Voltariam a trabalhar juntos em “Quando o Carnaval Chegar” (1973) e 
“Veja Esta Canção” (1994).
 
A parceria mais prolífica foi com 
Glauber, a quem conheceu na saída da citada projeção do primeiro “Cabra”
 na Líder. Estiveram juntos do curta documental “Maranhão 66” até o fim 
da década: “Terra em Transe” (1967), “Câncer” (1968), “O Dragão da 
Maldade Contra o Santo Guerreiro” (1968), “Der Leone Have Sept Cabeças” 
(1970). O título do último foi sacada dele. A recusa em produzir “A 
Idade da Terra” (1980) os afastou até a precoce morte de Glauber em 
1981.
 
Nem só de obras-primas se constrói
 mais de meio século de carreira audiovisual. É assim admirável como 
Zelito não se furta de recordar produções eminentemente comerciais de 
grande sucesso, como o policial “Máscara da Traição” (1969) de Roberto 
Pires, com o casal Glória Menezes/Tarcísio Meira, e de retumbante 
fracasso, como sua primeira direção solo, “O Doce Esporte do Sexo” 

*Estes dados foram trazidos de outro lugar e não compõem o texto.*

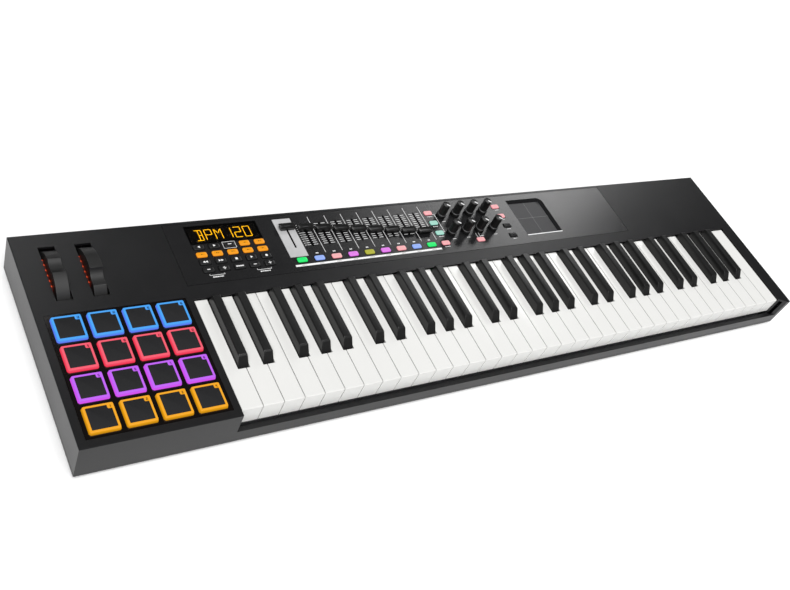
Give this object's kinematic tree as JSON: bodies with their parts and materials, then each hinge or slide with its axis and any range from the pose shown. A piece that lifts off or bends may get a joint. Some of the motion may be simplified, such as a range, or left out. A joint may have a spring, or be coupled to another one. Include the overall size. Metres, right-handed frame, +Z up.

(1970), uma comédia de esquetes protagonizada pelo irmão, Chico Anysio.
 
Filmes melhores viriam. Adaptado 
do romance “Alma” de Oswald de Andrade (1890-1954), “Os Condenados” 
(1974) talvez seja ainda seu ápice no cinema ficcional. Rodado durante 
dois anos, “Terra dos Índios” (1979) é um marco na denúncia da violência
 contra as nações indígenas brasileiras, infelizmente ainda atualíssimo.
 Devemos a Zelito ainda os melhores retratos do poeta Ferreira Gullar 
(1930-2016), do dramaturgo Augusto Boal (1931-2009) e de seu 
multitalentoso irmão (“Chico Anysio É”, de 2006). O músico Egberto 
Gismonti será o próximo, anuncia o livro. O homem-cinema não para.